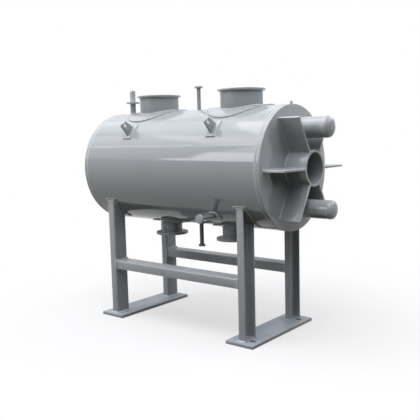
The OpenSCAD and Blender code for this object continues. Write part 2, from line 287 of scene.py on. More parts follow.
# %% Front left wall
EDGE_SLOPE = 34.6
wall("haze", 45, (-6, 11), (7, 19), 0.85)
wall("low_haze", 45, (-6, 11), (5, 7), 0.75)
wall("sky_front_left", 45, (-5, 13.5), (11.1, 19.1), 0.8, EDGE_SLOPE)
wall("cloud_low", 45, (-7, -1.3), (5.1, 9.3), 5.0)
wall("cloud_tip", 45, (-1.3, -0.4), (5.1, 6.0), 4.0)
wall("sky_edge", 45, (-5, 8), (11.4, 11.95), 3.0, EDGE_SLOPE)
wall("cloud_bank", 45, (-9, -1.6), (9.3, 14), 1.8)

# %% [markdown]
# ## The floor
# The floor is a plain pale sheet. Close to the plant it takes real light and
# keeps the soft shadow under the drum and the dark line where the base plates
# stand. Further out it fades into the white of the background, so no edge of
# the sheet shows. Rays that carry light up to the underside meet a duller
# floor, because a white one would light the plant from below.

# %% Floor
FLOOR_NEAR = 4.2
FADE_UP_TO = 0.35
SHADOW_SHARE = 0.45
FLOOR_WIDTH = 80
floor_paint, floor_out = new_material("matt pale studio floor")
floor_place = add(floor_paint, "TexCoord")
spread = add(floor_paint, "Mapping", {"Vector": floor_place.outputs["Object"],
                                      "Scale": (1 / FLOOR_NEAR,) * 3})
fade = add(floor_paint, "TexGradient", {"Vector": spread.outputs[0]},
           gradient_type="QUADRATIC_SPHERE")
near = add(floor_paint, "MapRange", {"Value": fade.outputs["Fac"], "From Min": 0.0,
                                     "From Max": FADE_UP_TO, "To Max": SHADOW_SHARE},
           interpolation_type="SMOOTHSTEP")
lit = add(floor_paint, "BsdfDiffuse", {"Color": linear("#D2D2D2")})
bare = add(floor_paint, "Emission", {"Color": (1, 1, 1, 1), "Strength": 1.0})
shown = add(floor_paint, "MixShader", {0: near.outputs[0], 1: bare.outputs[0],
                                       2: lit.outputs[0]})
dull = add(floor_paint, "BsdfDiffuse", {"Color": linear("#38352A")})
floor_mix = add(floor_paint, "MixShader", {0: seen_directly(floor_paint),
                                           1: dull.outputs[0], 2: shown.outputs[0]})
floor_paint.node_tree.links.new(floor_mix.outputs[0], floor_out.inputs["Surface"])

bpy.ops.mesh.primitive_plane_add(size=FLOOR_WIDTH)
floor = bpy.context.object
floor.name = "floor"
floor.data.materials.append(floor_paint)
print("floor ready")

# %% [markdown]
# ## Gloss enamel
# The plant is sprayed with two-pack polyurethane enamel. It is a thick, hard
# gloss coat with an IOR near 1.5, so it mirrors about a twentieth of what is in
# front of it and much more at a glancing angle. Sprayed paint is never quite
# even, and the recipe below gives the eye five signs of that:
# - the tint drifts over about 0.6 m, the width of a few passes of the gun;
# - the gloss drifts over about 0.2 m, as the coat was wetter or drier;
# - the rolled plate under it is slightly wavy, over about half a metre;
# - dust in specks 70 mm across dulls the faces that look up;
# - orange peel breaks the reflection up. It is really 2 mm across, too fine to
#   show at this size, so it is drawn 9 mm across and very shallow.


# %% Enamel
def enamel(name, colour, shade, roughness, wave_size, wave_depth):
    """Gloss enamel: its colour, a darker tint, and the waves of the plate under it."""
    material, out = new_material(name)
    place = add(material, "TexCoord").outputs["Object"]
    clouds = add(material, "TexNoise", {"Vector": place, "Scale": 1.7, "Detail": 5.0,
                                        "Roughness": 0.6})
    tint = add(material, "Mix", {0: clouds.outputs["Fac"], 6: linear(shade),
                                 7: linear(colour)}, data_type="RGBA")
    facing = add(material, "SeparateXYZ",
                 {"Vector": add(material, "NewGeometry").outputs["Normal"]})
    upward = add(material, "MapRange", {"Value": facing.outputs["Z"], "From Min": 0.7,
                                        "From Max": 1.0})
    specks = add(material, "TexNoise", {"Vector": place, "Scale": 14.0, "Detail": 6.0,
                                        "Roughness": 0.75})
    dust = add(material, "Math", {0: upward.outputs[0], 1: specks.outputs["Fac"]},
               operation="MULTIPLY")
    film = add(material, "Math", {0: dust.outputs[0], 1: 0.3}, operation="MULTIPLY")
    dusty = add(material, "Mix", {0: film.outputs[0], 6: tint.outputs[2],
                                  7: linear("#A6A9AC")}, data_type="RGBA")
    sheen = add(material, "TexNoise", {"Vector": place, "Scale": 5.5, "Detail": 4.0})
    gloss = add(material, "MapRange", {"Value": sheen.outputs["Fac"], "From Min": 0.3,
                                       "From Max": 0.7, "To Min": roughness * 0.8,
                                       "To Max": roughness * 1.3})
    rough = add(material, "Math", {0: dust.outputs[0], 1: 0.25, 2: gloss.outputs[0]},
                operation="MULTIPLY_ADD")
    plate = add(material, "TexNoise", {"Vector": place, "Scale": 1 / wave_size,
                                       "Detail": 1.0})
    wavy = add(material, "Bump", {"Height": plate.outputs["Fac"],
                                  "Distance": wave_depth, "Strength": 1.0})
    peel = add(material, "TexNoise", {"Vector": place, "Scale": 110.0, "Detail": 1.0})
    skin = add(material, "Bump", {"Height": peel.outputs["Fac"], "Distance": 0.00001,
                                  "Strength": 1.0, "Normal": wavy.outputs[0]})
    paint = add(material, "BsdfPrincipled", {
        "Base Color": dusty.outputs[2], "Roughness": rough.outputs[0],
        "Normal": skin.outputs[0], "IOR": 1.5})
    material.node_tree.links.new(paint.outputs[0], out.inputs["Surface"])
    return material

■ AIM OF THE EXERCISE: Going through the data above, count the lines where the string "this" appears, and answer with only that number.

■ WORKED ANSWER: 2